Find the lines holding "manifold" and copy them.

>> BEGIN

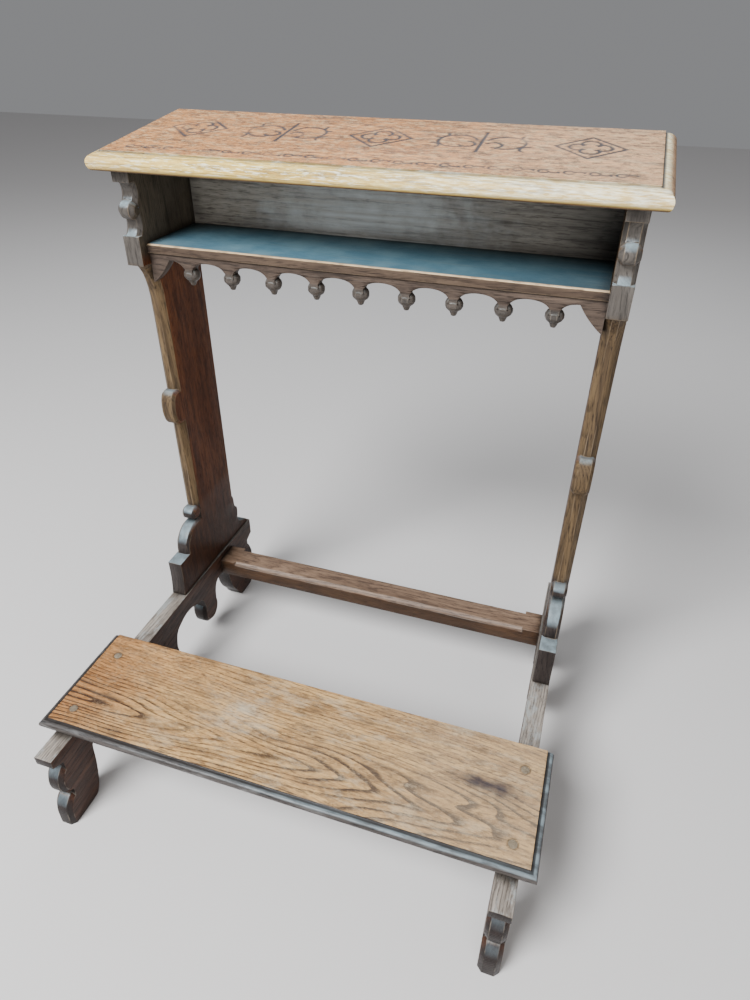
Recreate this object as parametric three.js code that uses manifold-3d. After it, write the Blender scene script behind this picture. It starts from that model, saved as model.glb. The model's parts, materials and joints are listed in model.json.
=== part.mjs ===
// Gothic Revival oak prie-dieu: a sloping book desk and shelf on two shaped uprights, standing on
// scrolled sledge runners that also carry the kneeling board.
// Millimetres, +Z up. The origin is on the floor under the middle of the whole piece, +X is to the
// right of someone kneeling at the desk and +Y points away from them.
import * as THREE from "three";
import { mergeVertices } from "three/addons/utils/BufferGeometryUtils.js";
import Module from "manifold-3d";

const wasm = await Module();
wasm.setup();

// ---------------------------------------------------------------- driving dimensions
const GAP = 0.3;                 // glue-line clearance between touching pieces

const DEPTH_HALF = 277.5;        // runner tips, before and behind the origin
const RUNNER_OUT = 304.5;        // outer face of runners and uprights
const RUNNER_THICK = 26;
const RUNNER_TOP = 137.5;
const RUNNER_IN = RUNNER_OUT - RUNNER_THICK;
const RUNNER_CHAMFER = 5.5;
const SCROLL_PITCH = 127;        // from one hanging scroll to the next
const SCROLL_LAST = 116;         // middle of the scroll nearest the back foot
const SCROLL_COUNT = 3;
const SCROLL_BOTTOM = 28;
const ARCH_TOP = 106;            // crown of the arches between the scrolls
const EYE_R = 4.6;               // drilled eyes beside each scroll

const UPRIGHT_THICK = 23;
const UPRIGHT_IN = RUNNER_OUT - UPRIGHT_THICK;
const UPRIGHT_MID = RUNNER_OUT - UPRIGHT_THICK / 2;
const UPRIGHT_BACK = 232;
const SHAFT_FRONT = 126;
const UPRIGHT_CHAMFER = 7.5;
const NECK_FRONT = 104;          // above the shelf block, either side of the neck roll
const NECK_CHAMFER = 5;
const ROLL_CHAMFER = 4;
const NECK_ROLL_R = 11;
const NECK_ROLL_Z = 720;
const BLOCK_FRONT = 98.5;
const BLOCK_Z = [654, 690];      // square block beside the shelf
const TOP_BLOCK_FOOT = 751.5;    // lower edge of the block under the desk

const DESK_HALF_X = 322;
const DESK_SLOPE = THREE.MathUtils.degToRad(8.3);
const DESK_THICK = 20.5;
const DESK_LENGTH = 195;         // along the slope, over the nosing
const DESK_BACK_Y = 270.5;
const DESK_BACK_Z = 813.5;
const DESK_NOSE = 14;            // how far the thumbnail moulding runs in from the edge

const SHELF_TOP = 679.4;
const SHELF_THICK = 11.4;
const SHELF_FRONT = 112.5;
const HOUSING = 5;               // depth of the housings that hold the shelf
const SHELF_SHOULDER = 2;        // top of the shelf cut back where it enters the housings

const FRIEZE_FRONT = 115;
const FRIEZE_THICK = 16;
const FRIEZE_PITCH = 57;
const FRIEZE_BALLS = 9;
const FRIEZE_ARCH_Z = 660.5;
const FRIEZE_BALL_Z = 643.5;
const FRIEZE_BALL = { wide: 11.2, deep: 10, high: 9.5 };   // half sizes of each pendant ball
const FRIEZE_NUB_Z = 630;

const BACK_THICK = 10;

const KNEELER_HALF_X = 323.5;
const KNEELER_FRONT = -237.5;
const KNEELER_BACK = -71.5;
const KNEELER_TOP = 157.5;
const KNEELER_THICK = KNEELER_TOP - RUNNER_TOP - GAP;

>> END

■ **Written answer**:
Recreate this object as parametric three.js code that uses manifold-3d. After it, write the Blender scene script behind this picture. It starts from that model, saved as model.glb. The model's parts, materials and joints are listed in model.json.
import Module from "manifold-3d";